SET TASK: Look in the material below for the line with "build_shield()" and the line with "points = [vertex.co", then set down exactly those two lines and all lines between, nothing more.

GIVEN MATERIAL:
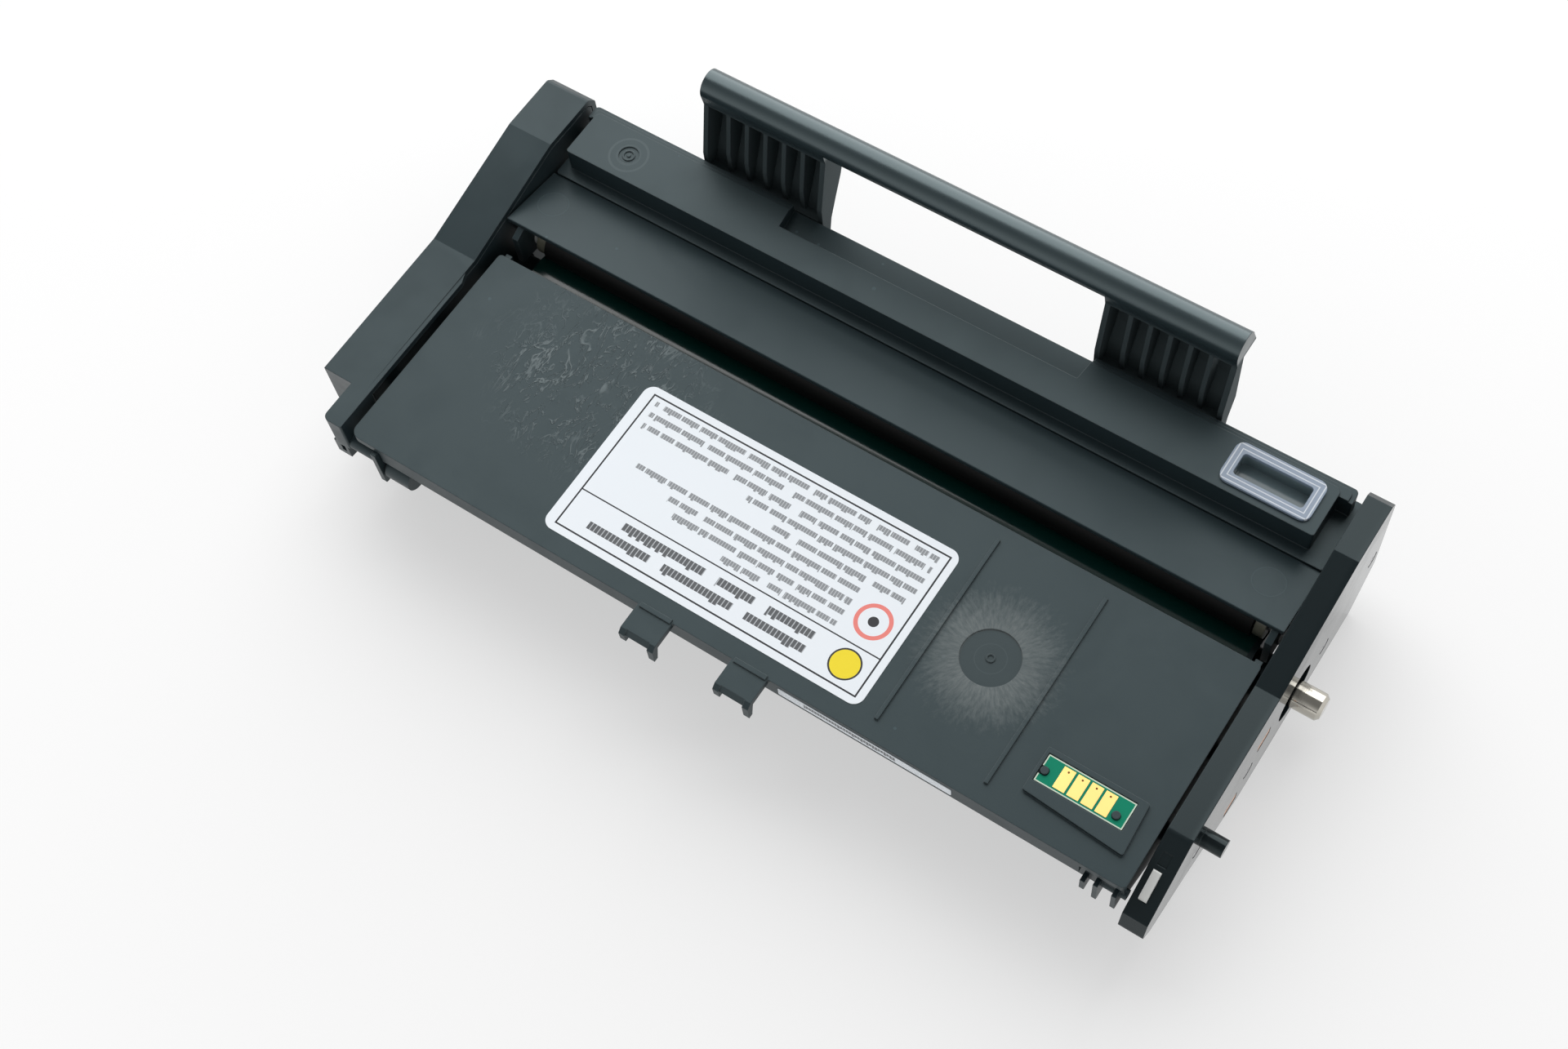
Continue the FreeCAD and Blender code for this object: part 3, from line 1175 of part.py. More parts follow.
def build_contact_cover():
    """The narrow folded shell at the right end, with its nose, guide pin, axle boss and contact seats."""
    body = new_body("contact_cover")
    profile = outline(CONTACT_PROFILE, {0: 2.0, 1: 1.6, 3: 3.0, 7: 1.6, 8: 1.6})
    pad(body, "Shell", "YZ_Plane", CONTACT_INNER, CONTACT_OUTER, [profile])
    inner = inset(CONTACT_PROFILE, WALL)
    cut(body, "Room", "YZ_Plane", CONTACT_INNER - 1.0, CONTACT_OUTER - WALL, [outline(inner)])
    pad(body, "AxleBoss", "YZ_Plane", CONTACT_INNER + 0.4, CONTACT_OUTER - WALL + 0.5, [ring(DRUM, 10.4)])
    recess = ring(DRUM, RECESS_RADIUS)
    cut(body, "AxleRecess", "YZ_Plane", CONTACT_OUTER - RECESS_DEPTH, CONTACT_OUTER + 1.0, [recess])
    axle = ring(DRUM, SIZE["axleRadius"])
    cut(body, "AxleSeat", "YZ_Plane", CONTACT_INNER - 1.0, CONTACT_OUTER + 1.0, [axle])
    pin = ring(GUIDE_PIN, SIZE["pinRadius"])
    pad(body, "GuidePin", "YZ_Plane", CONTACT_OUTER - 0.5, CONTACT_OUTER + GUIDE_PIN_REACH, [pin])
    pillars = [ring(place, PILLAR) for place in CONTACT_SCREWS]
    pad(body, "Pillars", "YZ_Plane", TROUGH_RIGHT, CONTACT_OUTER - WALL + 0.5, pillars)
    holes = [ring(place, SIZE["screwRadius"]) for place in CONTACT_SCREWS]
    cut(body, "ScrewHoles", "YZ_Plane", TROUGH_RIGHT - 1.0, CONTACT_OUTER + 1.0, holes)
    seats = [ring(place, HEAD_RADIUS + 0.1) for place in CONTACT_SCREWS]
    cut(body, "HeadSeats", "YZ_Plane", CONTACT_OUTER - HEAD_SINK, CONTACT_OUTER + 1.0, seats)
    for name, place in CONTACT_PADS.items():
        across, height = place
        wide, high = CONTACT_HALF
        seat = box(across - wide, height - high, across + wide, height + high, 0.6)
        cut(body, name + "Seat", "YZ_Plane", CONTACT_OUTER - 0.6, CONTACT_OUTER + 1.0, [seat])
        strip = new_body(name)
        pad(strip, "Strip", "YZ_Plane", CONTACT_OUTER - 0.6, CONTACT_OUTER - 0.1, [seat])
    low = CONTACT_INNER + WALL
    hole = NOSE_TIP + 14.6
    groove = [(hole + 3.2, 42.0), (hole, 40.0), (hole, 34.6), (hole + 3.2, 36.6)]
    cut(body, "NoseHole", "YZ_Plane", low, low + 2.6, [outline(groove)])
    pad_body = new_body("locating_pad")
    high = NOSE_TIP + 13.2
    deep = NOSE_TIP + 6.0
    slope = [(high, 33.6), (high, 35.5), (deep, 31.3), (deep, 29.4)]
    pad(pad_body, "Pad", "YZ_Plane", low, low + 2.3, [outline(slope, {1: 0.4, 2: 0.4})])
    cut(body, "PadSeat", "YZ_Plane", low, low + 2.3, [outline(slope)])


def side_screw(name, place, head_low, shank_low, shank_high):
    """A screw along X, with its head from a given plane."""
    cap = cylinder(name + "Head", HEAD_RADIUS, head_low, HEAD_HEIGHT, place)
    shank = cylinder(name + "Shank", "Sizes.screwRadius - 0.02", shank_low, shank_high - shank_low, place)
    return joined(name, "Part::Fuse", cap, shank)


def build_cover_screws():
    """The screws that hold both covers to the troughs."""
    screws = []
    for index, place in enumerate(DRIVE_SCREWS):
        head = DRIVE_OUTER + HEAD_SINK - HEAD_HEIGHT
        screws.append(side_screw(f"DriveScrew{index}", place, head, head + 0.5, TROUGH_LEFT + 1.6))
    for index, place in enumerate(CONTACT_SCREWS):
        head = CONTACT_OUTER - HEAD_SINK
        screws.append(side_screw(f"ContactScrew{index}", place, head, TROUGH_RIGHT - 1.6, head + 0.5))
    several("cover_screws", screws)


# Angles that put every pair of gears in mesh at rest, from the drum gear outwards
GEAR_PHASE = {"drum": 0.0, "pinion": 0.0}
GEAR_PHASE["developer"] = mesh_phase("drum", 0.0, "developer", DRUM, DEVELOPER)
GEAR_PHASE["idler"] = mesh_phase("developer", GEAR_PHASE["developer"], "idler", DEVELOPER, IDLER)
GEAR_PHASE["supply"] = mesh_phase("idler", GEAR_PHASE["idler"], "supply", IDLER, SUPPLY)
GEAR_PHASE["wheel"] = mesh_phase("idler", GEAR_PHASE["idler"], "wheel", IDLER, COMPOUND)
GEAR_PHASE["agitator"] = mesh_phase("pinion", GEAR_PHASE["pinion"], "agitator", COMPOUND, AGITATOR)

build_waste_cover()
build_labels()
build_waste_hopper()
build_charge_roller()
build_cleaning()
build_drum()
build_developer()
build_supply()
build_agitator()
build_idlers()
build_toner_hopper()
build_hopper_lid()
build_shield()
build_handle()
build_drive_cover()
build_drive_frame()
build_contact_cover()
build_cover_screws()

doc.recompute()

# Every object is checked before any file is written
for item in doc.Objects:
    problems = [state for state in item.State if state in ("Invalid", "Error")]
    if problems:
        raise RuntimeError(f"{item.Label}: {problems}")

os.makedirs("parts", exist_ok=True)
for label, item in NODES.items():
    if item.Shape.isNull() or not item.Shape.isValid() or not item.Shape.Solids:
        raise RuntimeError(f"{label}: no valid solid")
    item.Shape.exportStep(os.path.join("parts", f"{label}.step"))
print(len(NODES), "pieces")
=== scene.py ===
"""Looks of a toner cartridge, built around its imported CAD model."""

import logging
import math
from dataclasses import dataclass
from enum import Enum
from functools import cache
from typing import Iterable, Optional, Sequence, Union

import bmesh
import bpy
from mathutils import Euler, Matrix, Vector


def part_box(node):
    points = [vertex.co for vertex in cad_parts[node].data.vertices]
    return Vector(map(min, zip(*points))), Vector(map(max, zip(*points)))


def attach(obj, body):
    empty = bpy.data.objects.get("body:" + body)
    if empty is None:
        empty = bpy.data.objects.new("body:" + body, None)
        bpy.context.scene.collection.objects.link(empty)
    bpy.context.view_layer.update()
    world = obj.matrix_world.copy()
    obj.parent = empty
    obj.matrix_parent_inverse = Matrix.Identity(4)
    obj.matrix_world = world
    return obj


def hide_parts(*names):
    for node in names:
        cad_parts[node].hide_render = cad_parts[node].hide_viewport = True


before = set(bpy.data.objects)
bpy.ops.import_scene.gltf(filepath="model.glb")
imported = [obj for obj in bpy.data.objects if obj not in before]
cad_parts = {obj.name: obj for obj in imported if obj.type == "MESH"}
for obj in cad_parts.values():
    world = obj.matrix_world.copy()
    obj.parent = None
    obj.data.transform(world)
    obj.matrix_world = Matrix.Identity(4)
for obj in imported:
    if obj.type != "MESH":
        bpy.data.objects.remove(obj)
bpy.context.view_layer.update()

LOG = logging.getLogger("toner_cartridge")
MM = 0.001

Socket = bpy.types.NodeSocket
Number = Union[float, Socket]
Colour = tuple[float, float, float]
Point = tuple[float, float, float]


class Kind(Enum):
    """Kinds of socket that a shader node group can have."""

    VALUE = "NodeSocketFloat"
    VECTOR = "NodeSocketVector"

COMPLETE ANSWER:
build_shield()
build_handle()
build_drive_cover()
build_drive_frame()
build_contact_cover()
build_cover_screws()

doc.recompute()

# Every object is checked before any file is written
for item in doc.Objects:
    problems = [state for state in item.State if state in ("Invalid", "Error")]
    if problems:
        raise RuntimeError(f"{item.Label}: {problems}")

os.makedirs("parts", exist_ok=True)
for label, item in NODES.items():
    if item.Shape.isNull() or not item.Shape.isValid() or not item.Shape.Solids:
        raise RuntimeError(f"{label}: no valid solid")
    item.Shape.exportStep(os.path.join("parts", f"{label}.step"))
print(len(NODES), "pieces")
=== scene.py ===
"""Looks of a toner cartridge, built around its imported CAD model."""

import logging
import math
from dataclasses import dataclass
from enum import Enum
from functools import cache
from typing import Iterable, Optional, Sequence, Union

import bmesh
import bpy
from mathutils import Euler, Matrix, Vector


def part_box(node):
    points = [vertex.co for vertex in cad_parts[node].data.vertices]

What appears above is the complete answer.